In chemistry, a catalyst is a substance that causes or accelerates a chemical reaction without itself being consumed or affected. A catalyst can also be a person whose energy causes others to become enthusiastic or lively. We like those people. We usually use the word to mean a person or thing that hastens an event or a change.
These definitions kinda describe God, wouldn’t you say? He is the cause of everything: the universe, life, beauty, goodness. Yet he is not depleted. Creation is suffused with his glory, but that wonder remains constant.

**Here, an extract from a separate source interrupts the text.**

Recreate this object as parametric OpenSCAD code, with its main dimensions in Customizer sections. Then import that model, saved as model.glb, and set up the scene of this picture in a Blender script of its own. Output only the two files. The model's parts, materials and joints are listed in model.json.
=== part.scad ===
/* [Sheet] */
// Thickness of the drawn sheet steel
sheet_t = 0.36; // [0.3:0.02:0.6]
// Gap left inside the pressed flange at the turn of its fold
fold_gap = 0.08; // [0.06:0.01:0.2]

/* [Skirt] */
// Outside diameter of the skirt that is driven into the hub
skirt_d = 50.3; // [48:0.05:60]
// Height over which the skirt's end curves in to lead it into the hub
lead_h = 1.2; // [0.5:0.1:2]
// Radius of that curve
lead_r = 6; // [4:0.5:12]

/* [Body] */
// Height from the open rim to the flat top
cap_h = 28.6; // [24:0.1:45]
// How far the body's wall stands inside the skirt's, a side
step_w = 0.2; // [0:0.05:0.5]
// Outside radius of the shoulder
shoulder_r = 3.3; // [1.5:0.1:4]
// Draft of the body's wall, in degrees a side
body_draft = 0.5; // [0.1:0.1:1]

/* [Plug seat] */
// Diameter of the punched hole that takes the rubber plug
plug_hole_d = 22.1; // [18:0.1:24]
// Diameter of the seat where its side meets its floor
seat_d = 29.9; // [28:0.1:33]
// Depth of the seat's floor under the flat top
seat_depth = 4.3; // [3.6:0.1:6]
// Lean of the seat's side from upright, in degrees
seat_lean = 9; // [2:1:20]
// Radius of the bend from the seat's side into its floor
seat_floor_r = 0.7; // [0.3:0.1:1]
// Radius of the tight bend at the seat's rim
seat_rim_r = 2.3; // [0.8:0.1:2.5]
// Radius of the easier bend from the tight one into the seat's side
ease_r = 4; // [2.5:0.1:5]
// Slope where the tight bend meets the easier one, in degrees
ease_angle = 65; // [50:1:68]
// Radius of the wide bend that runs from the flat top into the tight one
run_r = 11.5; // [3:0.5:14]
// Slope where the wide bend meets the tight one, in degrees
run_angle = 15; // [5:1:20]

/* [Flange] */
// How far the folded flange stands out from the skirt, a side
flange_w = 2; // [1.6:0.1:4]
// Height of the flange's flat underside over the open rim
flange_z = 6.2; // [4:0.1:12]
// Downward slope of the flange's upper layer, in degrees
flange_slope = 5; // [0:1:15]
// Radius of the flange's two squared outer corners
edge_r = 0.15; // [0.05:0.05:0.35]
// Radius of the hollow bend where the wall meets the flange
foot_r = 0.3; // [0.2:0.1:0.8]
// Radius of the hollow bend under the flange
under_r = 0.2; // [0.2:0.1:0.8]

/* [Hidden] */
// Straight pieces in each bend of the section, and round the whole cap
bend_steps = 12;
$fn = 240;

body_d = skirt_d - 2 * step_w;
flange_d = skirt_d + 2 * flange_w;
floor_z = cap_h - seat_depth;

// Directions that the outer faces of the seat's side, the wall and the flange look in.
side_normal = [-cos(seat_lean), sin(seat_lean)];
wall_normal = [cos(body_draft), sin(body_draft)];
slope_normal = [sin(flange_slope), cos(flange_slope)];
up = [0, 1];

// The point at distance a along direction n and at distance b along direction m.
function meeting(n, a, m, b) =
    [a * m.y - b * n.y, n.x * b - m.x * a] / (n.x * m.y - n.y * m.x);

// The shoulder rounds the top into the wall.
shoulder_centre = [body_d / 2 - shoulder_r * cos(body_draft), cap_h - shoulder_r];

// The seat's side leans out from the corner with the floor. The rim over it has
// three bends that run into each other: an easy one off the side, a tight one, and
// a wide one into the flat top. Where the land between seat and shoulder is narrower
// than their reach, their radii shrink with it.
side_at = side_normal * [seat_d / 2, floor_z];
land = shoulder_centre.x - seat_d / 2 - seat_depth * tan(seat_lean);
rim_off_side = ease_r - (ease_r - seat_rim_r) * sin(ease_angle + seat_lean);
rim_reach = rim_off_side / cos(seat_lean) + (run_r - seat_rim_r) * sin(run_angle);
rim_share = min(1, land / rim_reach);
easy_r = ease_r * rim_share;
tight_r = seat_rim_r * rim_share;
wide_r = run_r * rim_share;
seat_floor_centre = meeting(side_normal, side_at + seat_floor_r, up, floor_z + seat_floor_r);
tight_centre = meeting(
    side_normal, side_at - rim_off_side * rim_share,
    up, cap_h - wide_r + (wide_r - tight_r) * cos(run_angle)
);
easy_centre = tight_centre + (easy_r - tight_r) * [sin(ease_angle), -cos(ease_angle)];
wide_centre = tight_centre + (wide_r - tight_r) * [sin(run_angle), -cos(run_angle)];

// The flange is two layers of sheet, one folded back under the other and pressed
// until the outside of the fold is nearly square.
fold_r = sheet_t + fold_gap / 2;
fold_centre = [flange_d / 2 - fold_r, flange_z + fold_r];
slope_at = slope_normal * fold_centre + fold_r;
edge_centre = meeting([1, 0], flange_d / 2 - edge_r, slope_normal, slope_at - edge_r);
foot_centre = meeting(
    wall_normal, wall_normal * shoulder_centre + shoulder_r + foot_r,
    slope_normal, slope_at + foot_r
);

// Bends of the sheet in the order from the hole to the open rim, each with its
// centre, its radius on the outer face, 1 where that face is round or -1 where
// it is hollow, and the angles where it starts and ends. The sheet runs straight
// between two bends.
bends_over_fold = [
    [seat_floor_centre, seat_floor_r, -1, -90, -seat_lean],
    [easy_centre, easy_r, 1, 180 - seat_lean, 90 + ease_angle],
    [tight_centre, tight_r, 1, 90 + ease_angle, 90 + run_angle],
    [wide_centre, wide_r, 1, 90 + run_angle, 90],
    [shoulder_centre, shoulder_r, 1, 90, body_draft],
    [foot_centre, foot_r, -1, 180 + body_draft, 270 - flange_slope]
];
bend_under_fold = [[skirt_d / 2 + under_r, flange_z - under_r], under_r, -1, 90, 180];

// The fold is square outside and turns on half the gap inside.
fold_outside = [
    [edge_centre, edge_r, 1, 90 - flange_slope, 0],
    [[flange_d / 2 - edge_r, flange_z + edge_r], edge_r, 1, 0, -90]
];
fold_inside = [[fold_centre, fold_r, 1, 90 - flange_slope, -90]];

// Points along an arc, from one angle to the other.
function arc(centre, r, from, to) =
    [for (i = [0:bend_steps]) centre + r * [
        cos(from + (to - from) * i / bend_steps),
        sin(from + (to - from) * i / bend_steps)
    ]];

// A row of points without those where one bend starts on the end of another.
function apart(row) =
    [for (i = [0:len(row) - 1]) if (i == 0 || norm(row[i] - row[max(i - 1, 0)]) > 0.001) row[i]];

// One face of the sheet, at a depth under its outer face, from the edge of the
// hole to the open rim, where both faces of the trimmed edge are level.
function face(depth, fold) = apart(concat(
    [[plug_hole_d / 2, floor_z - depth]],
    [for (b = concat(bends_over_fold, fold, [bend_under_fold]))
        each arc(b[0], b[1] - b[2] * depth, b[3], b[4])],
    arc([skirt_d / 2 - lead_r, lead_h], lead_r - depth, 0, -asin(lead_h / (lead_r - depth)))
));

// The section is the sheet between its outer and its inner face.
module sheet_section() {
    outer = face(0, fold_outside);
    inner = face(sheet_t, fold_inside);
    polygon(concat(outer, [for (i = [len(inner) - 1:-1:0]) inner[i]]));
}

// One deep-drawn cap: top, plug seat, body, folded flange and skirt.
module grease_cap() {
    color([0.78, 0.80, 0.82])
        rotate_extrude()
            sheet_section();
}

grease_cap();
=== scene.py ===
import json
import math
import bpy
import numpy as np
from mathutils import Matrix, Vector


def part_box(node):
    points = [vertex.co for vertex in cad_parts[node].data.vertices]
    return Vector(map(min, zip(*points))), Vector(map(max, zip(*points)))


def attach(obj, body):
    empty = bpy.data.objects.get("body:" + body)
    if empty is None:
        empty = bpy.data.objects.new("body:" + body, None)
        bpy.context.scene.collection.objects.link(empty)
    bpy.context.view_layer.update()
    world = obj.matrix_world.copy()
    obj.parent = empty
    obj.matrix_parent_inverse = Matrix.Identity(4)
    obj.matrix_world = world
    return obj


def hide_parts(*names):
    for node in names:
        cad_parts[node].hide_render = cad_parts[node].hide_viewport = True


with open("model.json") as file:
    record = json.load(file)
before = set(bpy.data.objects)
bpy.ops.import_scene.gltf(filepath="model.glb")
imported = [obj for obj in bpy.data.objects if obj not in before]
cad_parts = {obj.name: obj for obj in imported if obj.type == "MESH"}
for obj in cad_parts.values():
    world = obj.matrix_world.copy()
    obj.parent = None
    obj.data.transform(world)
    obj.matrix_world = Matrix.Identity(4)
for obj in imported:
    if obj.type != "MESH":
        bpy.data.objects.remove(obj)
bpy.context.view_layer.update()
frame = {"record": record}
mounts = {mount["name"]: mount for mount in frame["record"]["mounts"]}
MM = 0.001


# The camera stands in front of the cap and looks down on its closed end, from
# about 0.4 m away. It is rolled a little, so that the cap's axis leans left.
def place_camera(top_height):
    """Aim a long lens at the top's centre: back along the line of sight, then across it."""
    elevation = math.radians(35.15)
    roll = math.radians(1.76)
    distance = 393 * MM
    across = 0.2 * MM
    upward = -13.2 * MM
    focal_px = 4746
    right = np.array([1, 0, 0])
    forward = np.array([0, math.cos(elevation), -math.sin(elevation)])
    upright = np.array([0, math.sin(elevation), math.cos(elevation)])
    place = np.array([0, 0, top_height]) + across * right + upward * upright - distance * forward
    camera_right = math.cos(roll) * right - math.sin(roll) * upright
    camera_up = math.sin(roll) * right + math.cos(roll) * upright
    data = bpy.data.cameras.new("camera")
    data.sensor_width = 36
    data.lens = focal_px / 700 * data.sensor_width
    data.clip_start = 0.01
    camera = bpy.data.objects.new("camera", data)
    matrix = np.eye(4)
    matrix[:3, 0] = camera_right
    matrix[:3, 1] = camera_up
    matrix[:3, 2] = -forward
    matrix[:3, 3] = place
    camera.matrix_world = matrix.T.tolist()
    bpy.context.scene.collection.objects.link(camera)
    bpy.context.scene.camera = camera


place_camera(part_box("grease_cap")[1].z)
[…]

I am tempted to view God as the catalyst of our spiritual life; and I probably wouldn’t be incorrect. But the Apostle Paul goes a step further: he says God is our life. “I have been crucified with Christ,” he affirms, “and I no longer live, but Christ lives in me” (Gal. 2:20). He meant not to be mistaken: who he was came by no power of his own. More than a catalyst, he understood God to be the sustaining process at work within him. He didn’t bear enough virtue of any kind to secure righteousness and do what only Christ in him could maintain.
He could be no blunter about it in Philippians 2:13, a marvelous passage: “For God is working in you, giving you the desire and the power to do what pleases him” (NLT).
This message is what I hope to convey to seekers and saints in all stages: God does not simply wish to be the catalyst of your life; he desires to be your life, in all its fullness. If you’re on the outside looking in, knowing God is more than ‘getting your life together’ and ‘turning over a new leaf’. It’s radical transformation. God wants to show us what a life turned over to him can become.
So seeker, new Christian, or veteran one, give him all of you. That will be your highest worship.